EXERCISE GOAL
All of the data needs to be repeated exactly.

AVAILABLE DATA
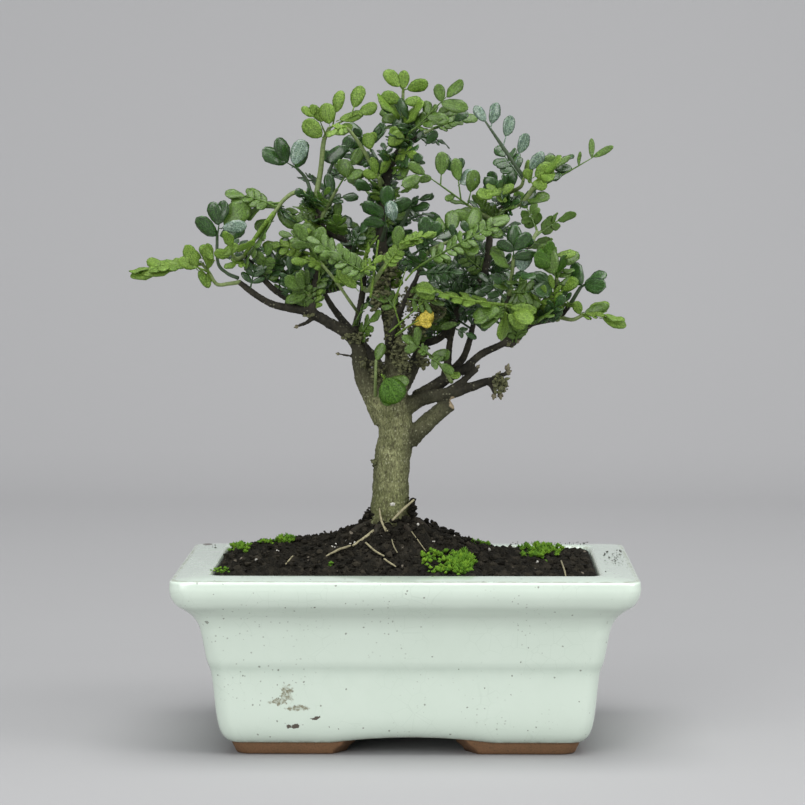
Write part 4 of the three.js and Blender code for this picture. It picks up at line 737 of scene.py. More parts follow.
# Tones that the materials mix with those of the settings, in linear light
THIN_GLAZE = (0.51, 0.595, 0.505, 1)
CRACKLE_LINE = (0.3, 0.38, 0.3, 1)
WORN_GLAZE = (0.22, 0.23, 0.17, 1)
GLAZE_STAIN = (0.15, 0.13, 0.065, 1)
RED_CLAY = (0.19, 0.095, 0.043, 1)
DARK_GRIT = (0.05, 0.028, 0.016, 1)
BLACK_PLASTIC = (0.012, 0.013, 0.012, 1)
PLASTIC_DUST = (0.035, 0.032, 0.028, 1)
DRY_SOIL = (0.015, 0.013, 0.009, 1)
SOIL_GRAIN = (0.045, 0.038, 0.026, 1)
PALE_CRUMB = (0.05, 0.043, 0.03, 1)
SAND = (0.3, 0.26, 0.2, 1)
MOSS_FOOT = (0.01, 0.022, 0.005, 1)
MOSS_TIP = (0.19, 0.33, 0.02, 1)
PALE_BARK = (0.26, 0.265, 0.13, 1)
BROWN_TWIG = (0.038, 0.035, 0.024, 1)
UPPER_BARK = (0.075, 0.072, 0.042, 1)
# Painted shade for the left and right sides of the lower trunk
PAINTED_SIDE_SHADE = (0.06, 0.062, 0.028, 1)
GREEN_FOOT = (0.1, 0.115, 0.035, 1)
BARK_PIT = (0.06, 0.06, 0.03, 1)
BARK_RIDGE = (0.4, 0.41, 0.25, 1)
LICHEN_FLECK = (0.38, 0.38, 0.25, 1)
WET_EARTH = (0.022, 0.016, 0.011, 1)
CUT_WOOD = (0.34, 0.27, 0.17, 1)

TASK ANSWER
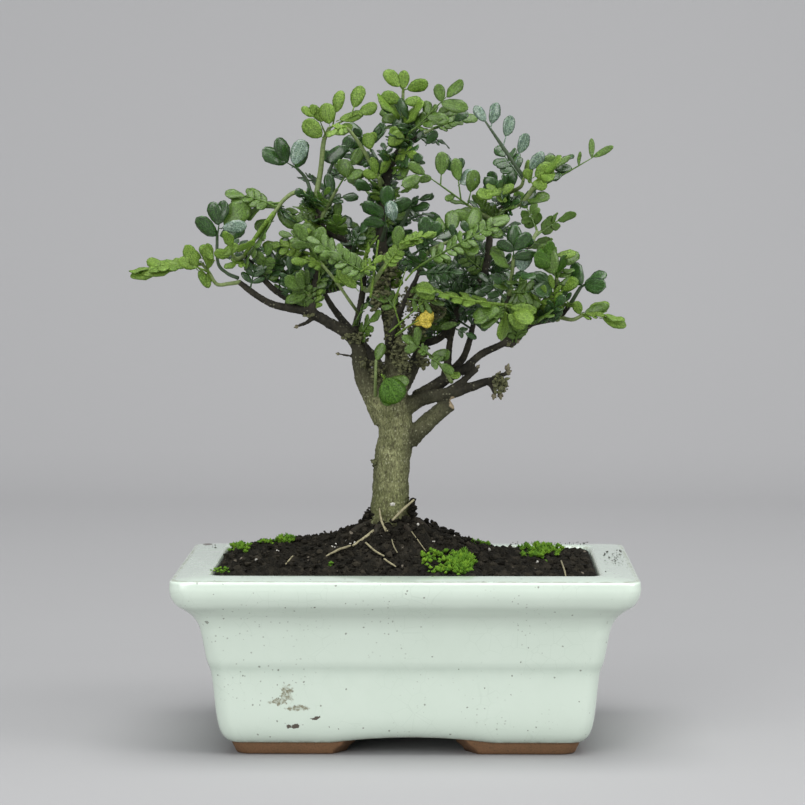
Write part 4 of the three.js and Blender code for this picture. It picks up at line 737 of scene.py. More parts follow.
# Tones that the materials mix with those of the settings, in linear light
THIN_GLAZE = (0.51, 0.595, 0.505, 1)
CRACKLE_LINE = (0.3, 0.38, 0.3, 1)
WORN_GLAZE = (0.22, 0.23, 0.17, 1)
GLAZE_STAIN = (0.15, 0.13, 0.065, 1)
RED_CLAY = (0.19, 0.095, 0.043, 1)
DARK_GRIT = (0.05, 0.028, 0.016, 1)
BLACK_PLASTIC = (0.012, 0.013, 0.012, 1)
PLASTIC_DUST = (0.035, 0.032, 0.028, 1)
DRY_SOIL = (0.015, 0.013, 0.009, 1)
SOIL_GRAIN = (0.045, 0.038, 0.026, 1)
PALE_CRUMB = (0.05, 0.043, 0.03, 1)
SAND = (0.3, 0.26, 0.2, 1)
MOSS_FOOT = (0.01, 0.022, 0.005, 1)
MOSS_TIP = (0.19, 0.33, 0.02, 1)
PALE_BARK = (0.26, 0.265, 0.13, 1)
BROWN_TWIG = (0.038, 0.035, 0.024, 1)
UPPER_BARK = (0.075, 0.072, 0.042, 1)
# Painted shade for the left and right sides of the lower trunk
PAINTED_SIDE_SHADE = (0.06, 0.062, 0.028, 1)
GREEN_FOOT = (0.1, 0.115, 0.035, 1)
BARK_PIT = (0.06, 0.06, 0.03, 1)
BARK_RIDGE = (0.4, 0.41, 0.25, 1)
LICHEN_FLECK = (0.38, 0.38, 0.25, 1)
WET_EARTH = (0.022, 0.016, 0.011, 1)
CUT_WOOD = (0.34, 0.27, 0.17, 1)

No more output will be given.